Here are 7 ways to be sure to kill your deal:
Deal Killer #1: Don’t Ask Questions
You’ve made so many pitches, you’ve heard it all; you’re too busy to ask questions ahead of time. You assume this prospect is just like others you’ve dealt with. However, before you can deliver a specific solution for this customer, you’ll need to first ask a lot of questions. How else will you understand this particular prospect’s challenges, problems and opportunities?
What does this customer want and need? What is their culture? How does this customer make decisions? What is your firm’s history with this client? How does this client view your industry in general?
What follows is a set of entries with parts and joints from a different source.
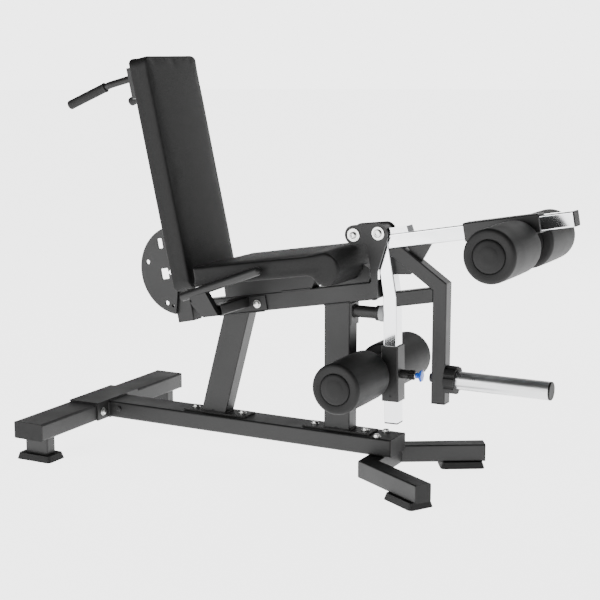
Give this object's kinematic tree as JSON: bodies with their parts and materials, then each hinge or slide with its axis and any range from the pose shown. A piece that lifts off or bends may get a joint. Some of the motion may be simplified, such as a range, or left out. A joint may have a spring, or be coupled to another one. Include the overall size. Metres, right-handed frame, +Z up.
{
  "type": "leg extension machine",
  "caption": "Plate loaded leg extension and leg curl machine with a reclining padded back, a padded seat, foam rollers on a pivoting lever and a loading horn.",
  "frame": {"origin": "middle of the machine's length and width, on the floor", "axes": "+X forward, the way a seated user faces; +Y to the user's left; +Z up"},
  "size_m": [1.5562, 0.743, 1.1635],
  "materials": {
    "powder_coat": "satin",
    "chrome_tube": "polished",
    "satin_steel": "satin",
    "zinc_steel": "satin",
    "knob_plastic": "matte",
    "blue_knob": "gloss",
    "rubber": "matte",
    "black_plastic": "satin",
    "plywood": "raw",
    "vinyl_pad": "matte",
    "foam_roller": "matte"
  },
  "bodies": {
    "frame": {"bumper_bracket": "powder_coat", "bumper_pad": "rubber", "frame_bolts": "zinc_steel", "frame_end_caps": "black_plastic", "front_foot": "powder_coat", "front_foot_pads": "rubber", "front_upright": "powder_coat", "left_pivot_plate": "powder_coat", "left_seat_handle": "powder_coat", "lever_axle": "zinc_steel", "main_beam": "powder_coat", "pivot_washers": "zinc_steel", "rail_side_plates": "powder_coat", "rear_cross_beam": "powder_coat", "rear_foot_pads": "rubber", "rear_posts": "powder_coat", "rear_upright": "powder_coat", "recline_axle": "zinc_steel", "recline_post": "powder_coat", "right_pivot_plate": "powder_coat", "right_seat_handle": "powder_coat", "saddle_plate": "powder_coat", "seat_board": "plywood", "seat_pad": "vinyl_pad", "seat_rail": "powder_coat", "seat_support": "powder_coat", "tie_bolt": "zinc_steel", "tie_spacer": "zinc_steel"},
    "backrest": {"recline_plate": "powder_coat", "recline_side_plate": "powder_coat", "backrest_bar": "powder_coat", "backrest_board": "plywood", "backrest_pad": "vinyl_pad", "handle_crossbar": "powder_coat", "right_back_handle": "powder_coat", "left_back_handle": "powder_coat", "back_handle_grips": "rubber"},
    "latch_pin": {"recline_pin": "knob_plastic"},
    "lever": {"pivot_barrel": "powder_coat", "curl_bar": "chrome_tube", "extension_bar": "chrome_tube", "weight_arm": "powder_coat", "lever_end_caps": "black_plastic", "weight_horn": "satin_steel", "horn_collar": "rubber", "horn_bolt": "zinc_steel"},
    "lower_carriage": {"lower_sleeve": "powder_coat", "lower_axle": "satin_steel"},
    "lower_pull_pin": {"lower_pin": "blue_knob"},
    "upper_carriage": {"upper_sleeve": "powder_coat", "upper_axle": "satin_steel"},
    "upper_pull_pin": {"upper_pin": "blue_knob"},
    "lower_right_roller": {"lower_right_foam": "foam_roller", "lower_right_hub": "black_plastic"},
    "lower_left_roller": {"lower_left_foam": "foam_roller", "lower_left_hub": "black_plastic"},
    "upper_right_roller": {"upper_right_foam": "foam_roller", "upper_right_hub": "black_plastic"},
    "upper_left_roller": {"upper_left_foam": "foam_roller", "upper_left_hub": "black_plastic"}
  },
  "joints": [
    {"name": "backrest_recline", "type": "hinge", "parent": "frame", "child": "backrest", "pos_m": [-0.41105, 0, 0.54], "axis": [0, -1, 0], "range_deg": [0, 88]},
    {"name": "latch_pull", "type": "slide", "parent": "frame", "child": "latch_pin", "axis": [0, 1, 0], "range_m": [0, 0.012], "stiffness_N_per_m": 600, "springref_m": -0.01},
    {"name": "lever_swing", "type": "hinge", "parent": "frame", "child": "lever", "pos_m": [0.23295, 0, 0.689], "axis": [0, -1, 0], "range_deg": [0, 100]},
    {"name": "lower_adjust", "type": "slide", "parent": "lever", "child": "lower_carriage", "axis": [0.0212, 0, -0.9998], "range_m": [-0.045, 0.045]},
    {"name": "lower_pin_pull", "type": "slide", "parent": "lower_carriage", "child": "lower_pull_pin", "axis": [1, 0, 0], "range_m": [0, 0.01], "stiffness_N_per_m": 600, "springref_m": -0.01},
    {"name": "upper_adjust", "type": "slide", "parent": "lever", "child": "upper_carriage", "axis": [0.9848, 0, 0.1736], "range_m": [-0.09, 0.045]},
    {"name": "upper_pin_pull", "type": "slide", "parent": "upper_carriage", "child": "upper_pull_pin", "axis": [0, 1, 0], "range_m": [0, 0.01], "stiffness_N_per_m": 600, "springref_m": -0.01},
    {"name": "lower_right_roller_spin", "type": "hinge", "parent": "lower_carriage", "child": "lower_right_roller", "pos_m": [0.21095, 0, 0.297], "axis": [0, 1, 0], "continuous": true},
    {"name": "lower_left_roller_spin", "type": "hinge", "parent": "lower_carriage", "child": "lower_left_roller", "pos_m": [0.21095, 0, 0.297], "axis": [0, 1, 0], "continuous": true},
    {"name": "upper_right_roller_spin", "type": "hinge", "parent": "upper_carriage", "child": "upper_right_roller", "pos_m": [0.62995, 0, 0.68], "axis": [0, 1, 0], "continuous": true},
    {"name": "upper_left_roller_spin", "type": "hinge", "parent": "upper_carriage", "child": "upper_left_roller", "pos_m": [0.62995, 0, 0.68], "axis": [0, 1, 0], "continuous": true}
  ]
}
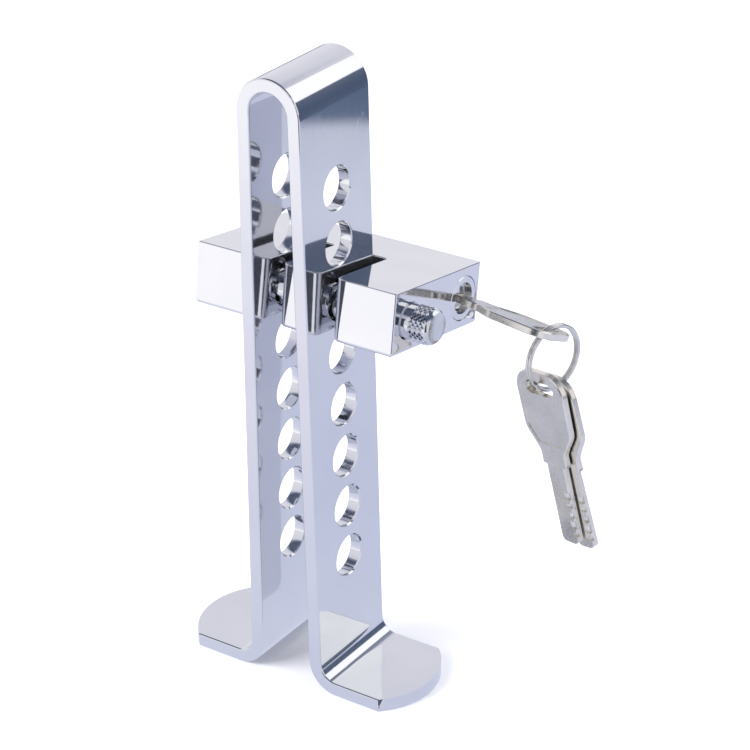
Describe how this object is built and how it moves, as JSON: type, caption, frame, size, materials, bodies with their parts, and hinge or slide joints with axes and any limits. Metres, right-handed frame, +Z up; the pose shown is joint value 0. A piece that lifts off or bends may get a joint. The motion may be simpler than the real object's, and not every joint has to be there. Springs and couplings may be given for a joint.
{
  "type": "pedal lock",
  "caption": "Chromed hairpin bracket with paired holes, a key-locked block on its cross bolt, the key and two spares on a split ring.",
  "frame": {"origin": "middle between the two legs at the undersides of the feet", "axes": "+Z up the legs, +X out of the knob and key end, +Y out of the lock's closed back"},
  "size_m": [0.1421, 0.0688, 0.228],
  "materials": {
    "strap_chrome": "bright chrome plate on bent steel bar",
    "block_chrome": "bright chrome plate on a machined steel block",
    "bolt_chrome": "chrome plate on a turned and knurled bolt",
    "black_screw": "black oxide",
    "cylinder_nickel": "nickel plate",
    "plug_nickel": "nickel plate, turned face",
    "wafer_brass": "stamped brass",
    "plain_steel": "bare machined steel",
    "spring_steel": "drawn spring wire",
    "key_nickel": "satin nickel-plated brass",
    "ring_nickel": "bright nickel-plated spring steel"
  },
  "bodies": {
    "bracket": {"u_bracket": "strap_chrome"},
    "lock": {"lock_body": "block_chrome", "bolt_stop_screw": "black_screw", "cylinder_housing": "cylinder_nickel", "cylinder_pin": "plain_steel", "latch_bore_plug": "block_chrome", "latch_spring": "spring_steel"},
    "bolt": {"locking_bolt": "bolt_chrome"},
    "plug": {"cylinder_plug": "plug_nickel", "wafers": "wafer_brass", "wafer_springs": "spring_steel", "plug_circlip": "spring_steel", "plug_cam": "plain_steel", "cam_pin": "plain_steel"},
    "latch": {"latch": "plain_steel"},
    "key": {"key_in_lock": "key_nickel"},
    "ring": {"split_ring": "ring_nickel"},
    "spare_front": {"spare_key_front": "key_nickel"},
    "spare_rear": {"spare_key_rear": "key_nickel"}
  },
  "joints": [
    {"name": "lock_tilt", "type": "hinge", "parent": "bracket", "child": "lock", "pos_m": [0, 0, 0.145], "axis": [1, 0, 0], "range_deg": [0, 17.64]},
    {"name": "bolt_slide", "type": "slide", "parent": "lock", "child": "bolt", "axis": [1, 0, 0], "range_m": [0, 0.04372]},
    {"name": "key_turn", "type": "hinge", "parent": "lock", "child": "plug", "pos_m": [0, 0.03355, 0.13978], "axis": [-1, 0, 0], "range_deg": [0, 90]},
    {"name": "latch_slide", "type": "slide", "parent": "lock", "child": "latch", "axis": [0, -0.9881, 0.1538], "range_m": [0, 0.0024], "deforming": ["latch_spring"]},
    {"name": "key_pull", "type": "slide", "parent": "plug", "child": "key", "axis": [0.9945, -0.0431, -0.0952], "range_m": [0, 0.027]},
    {"name": "ring_swing", "type": "hinge", "parent": "key", "child": "ring", "pos_m": [0.0741, 0.03336, 0.13573], "axis": [1, 0, 0], "range_deg": [0, 90]},
    {"name": "spare_front_swing", "type": "hinge", "parent": "ring", "child": "spare_front", "pos_m": [0.07356, 0.03128, 0.11527], "axis": [-0.2869, -0.9488, -0.1325], "range_deg": [-20, 20]},
    {"name": "spare_rear_swing", "type": "hinge", "parent": "ring", "child": "spare_rear", "pos_m": [0.07439, 0.03447, 0.11394], "axis": [-0.2869, -0.9488, -0.1325], "range_deg": [-20, 20]}
  ],
  "couplings": [
    {"joint": "key_turn", "follows": "latch_slide", "rad_per_m": 654.5},
    {"joint": "ring_swing", "follows": "latch_slide", "rad_per_m": 654.5}
  ]
}
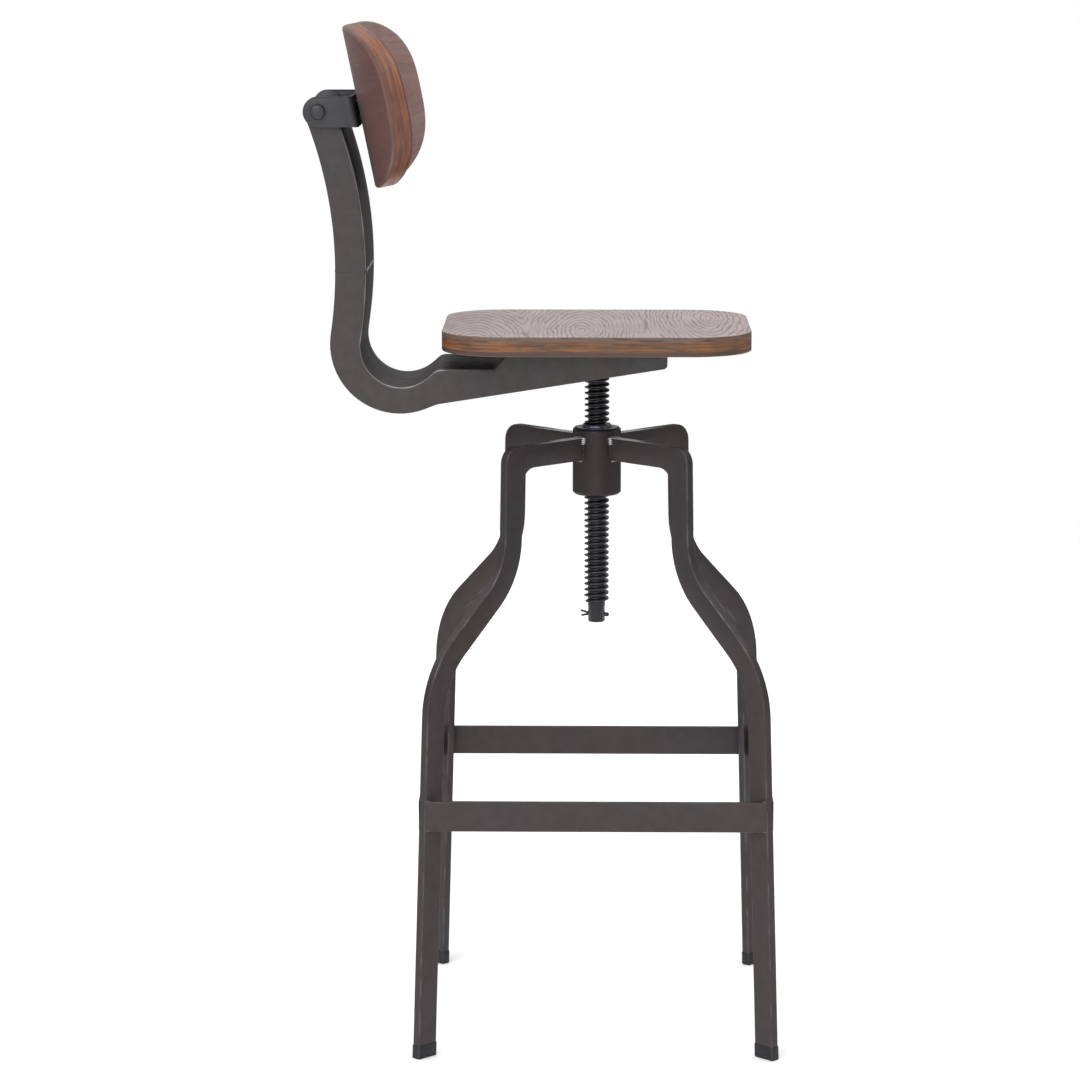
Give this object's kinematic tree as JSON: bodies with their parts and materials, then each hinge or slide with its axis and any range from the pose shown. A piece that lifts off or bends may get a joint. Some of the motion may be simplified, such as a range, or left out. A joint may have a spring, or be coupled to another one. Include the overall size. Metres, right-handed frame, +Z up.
{
  "type": "bar stool",
  "caption": "Bar stool with a rounded wooden seat on a height screw, a four-legged steel base with foot rails, and a tilting curved plywood backrest on a bent channel.",
  "frame": {"origin": "on the floor, under the middle of the bounding box", "axes": "+X to the front of the stool, +Y to its left-hand side, +Z up along the screw"},
  "size_m": [0.5007, 0.3864, 1.0786],
  "materials": {
    "gunmetal_steel": "satin dark gunmetal lacquer with a faint brown tint",
    "dark_steel": "satin dark lacquer",
    "black_steel": "black, semi-gloss",
    "bright_steel": "bare, ground or bright drawn",
    "blue_grey_steel": "satin blue grey",
    "black_rubber": "matte fibre-filled",
    "grey_plastic": "matte dark grey",
    "seat_wood": "greyish brown stain under satin lacquer, orange-brown edge",
    "panel_wood": "reddish brown stain under satin lacquer, orange ply edge"
  },
  "bodies": {
    "base": {"leg_front_left": "gunmetal_steel", "leg_rear_left": "gunmetal_steel", "leg_rear_right": "gunmetal_steel", "leg_front_right": "gunmetal_steel", "foot_plug_front_left": "grey_plastic", "foot_plug_rear_left": "grey_plastic", "foot_plug_rear_right": "grey_plastic", "foot_plug_front_right": "grey_plastic", "foot_rail_front": "gunmetal_steel", "foot_rail_left": "gunmetal_steel", "foot_rail_rear": "gunmetal_steel", "foot_rail_right": "gunmetal_steel", "hub_sleeve": "dark_steel", "threaded_insert": "black_steel", "hub_welds": "dark_steel", "rail_welds": "dark_steel"},
    "swivel_ring": {"wear_ring": "blue_grey_steel"},
    "seat_unit": {"height_screw": "black_steel", "split_pin": "black_steel", "screw_flange": "dark_steel", "flange_weld": "dark_steel", "lower_channel": "gunmetal_steel", "upper_channel": "gunmetal_steel", "seam_weld": "bright_steel", "seat_board": "seat_wood", "seat_bolts": "black_steel", "seat_washers": "bright_steel", "seat_inserts": "bright_steel", "pivot_bolt": "black_steel", "pivot_nut": "black_steel", "pivot_spacer": "bright_steel", "friction_washers": "black_rubber"},
    "backrest": {"backrest_bracket": "dark_steel", "backrest_panel": "panel_wood", "backrest_screws": "black_steel"}
  },
  "joints": [
    {"name": "swivel", "type": "hinge", "parent": "base", "child": "swivel_ring", "pos_m": [0.05714, 0, 0.647], "axis": [0, 0, 1], "range_deg": [-2700, 6840]},
    {"name": "height", "type": "slide", "parent": "swivel_ring", "child": "seat_unit", "axis": [0, 0, 1], "range_m": [-0.0473, 0.1197]},
    {"name": "backrest_tilt", "type": "hinge", "parent": "seat_unit", "child": "backrest", "pos_m": [-0.23436, 0, 0.988], "axis": [0, 1, 0], "range_deg": [-20, 6]}
  ],
  "couplings": [
    {"joint": "height", "follows": "swivel", "m_per_rad": 0.0010027}
  ]
}
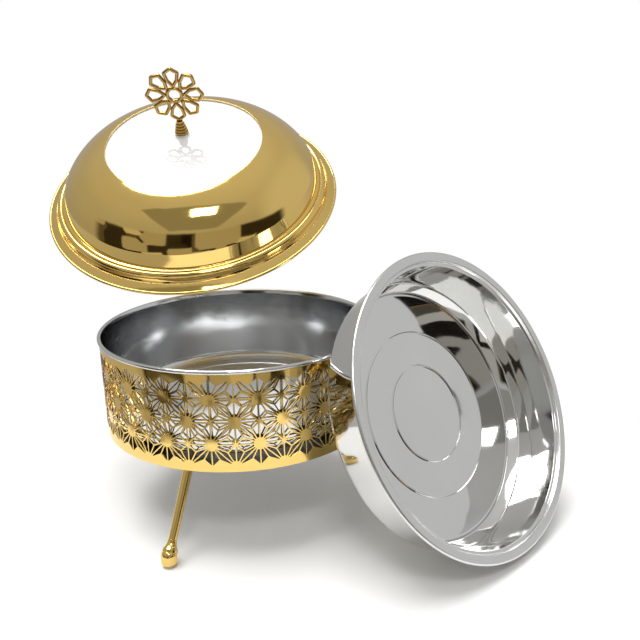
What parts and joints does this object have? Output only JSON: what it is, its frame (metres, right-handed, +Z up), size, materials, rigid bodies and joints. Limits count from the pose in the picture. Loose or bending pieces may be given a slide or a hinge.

What might prevent them from buying now?
You’ll need to build rapport and develop relationships in order to find out. This means you’ll need to ask questions, a lot of questions, every time.
Deal Killer #2: Pitch Your Prospect With a One-Way Presentation
Once you gather as much information as you can, you need to use that information to drive your presentation. You need to continue the dialogue during the presentation. Ditch the standard pitch and switch instead to a collaborative, consultative conversation.
If you don’t customize your communication to the specific client sitting in front of you, you’ll lose them. Make sure everything you say and every point you make reflects the information you gathered, and make sure it does so across every piece of media that you use. Each slide, hand-out, or verbal point you offer needs to be about this client. It’s all about them.
Deal Killer #3: Don’t Emphasize Why You’re Unique
Do you have the most experience in your industry? Are you a high-quality, yet inexpensive solution? Is your customer service exceptional?
If you don’t tell them why you’re different from the rest, they won’t figure it out for themselves. It is critically important to communicate in a clear, concise, and compelling manner how your products and services uniquely solve the issues facing your prospect. Your potential client should find your products and services so valuable that the competition is irrelevant.